Life Out of Context
Walter Mosley, . . Nation, $12.95 (103pp) ISBN 978-1-56025-846-9
The isolation and ineffectuality of the American left is lamented in this brooding, somewhat unfocused cri de coeur. Writing primarily for an African-American audience, novelist Mosley (the Easy Rawlins mystery series) argues that today's political myopia and paralysis are caused by a lack of "context." Americans, he contends, dwell on their own problems while ignoring the global context of oppression and exploitation—in Iraq, Africa and elsewhere—in which they are complicit. They are in turn shut out of decision-making forums, whose agenda is set mainly by the narrow interests of the wealthy and privileged.

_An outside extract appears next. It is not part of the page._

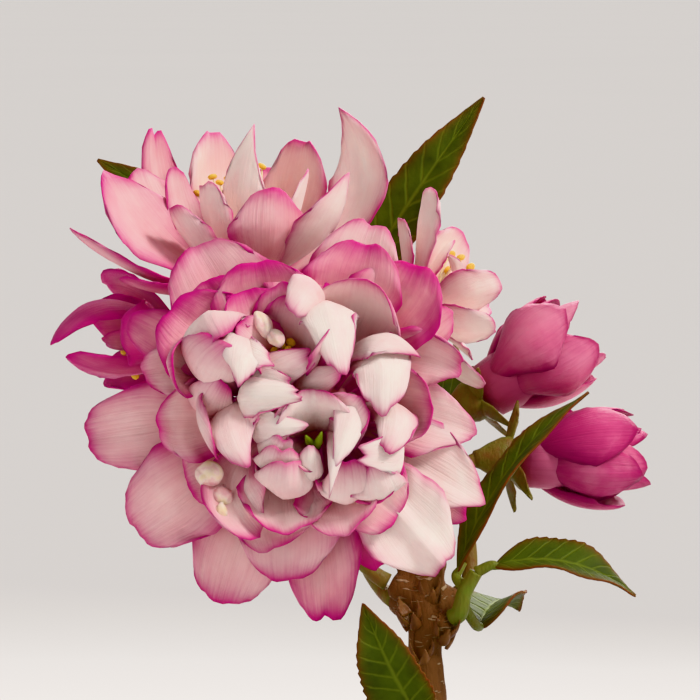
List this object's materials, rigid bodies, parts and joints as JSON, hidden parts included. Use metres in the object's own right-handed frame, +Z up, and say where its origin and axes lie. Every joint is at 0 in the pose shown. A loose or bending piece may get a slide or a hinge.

The efforts of progressive groups, meanwhile, lack any unified context and rallying point, and are therefore fragmented and dispersed among a myriad of causes. These musings prompt a number of suggestions, some of which—like giant downtown video screens to project images of humanitarian crises abroad—the author almost immediately retracts. Mosley's most substantive proposal is to challenge the two-party duopoly with a black political party; unfortunately, however, he does not discuss ways to lower the formidable institutional barriers to third parties in the American electoral system. In the end, he falls back on platitudes about the need for citizens to get involved and speak truth to power. Fine sentiments, indeed, but they fall well short of a cogent guide to action.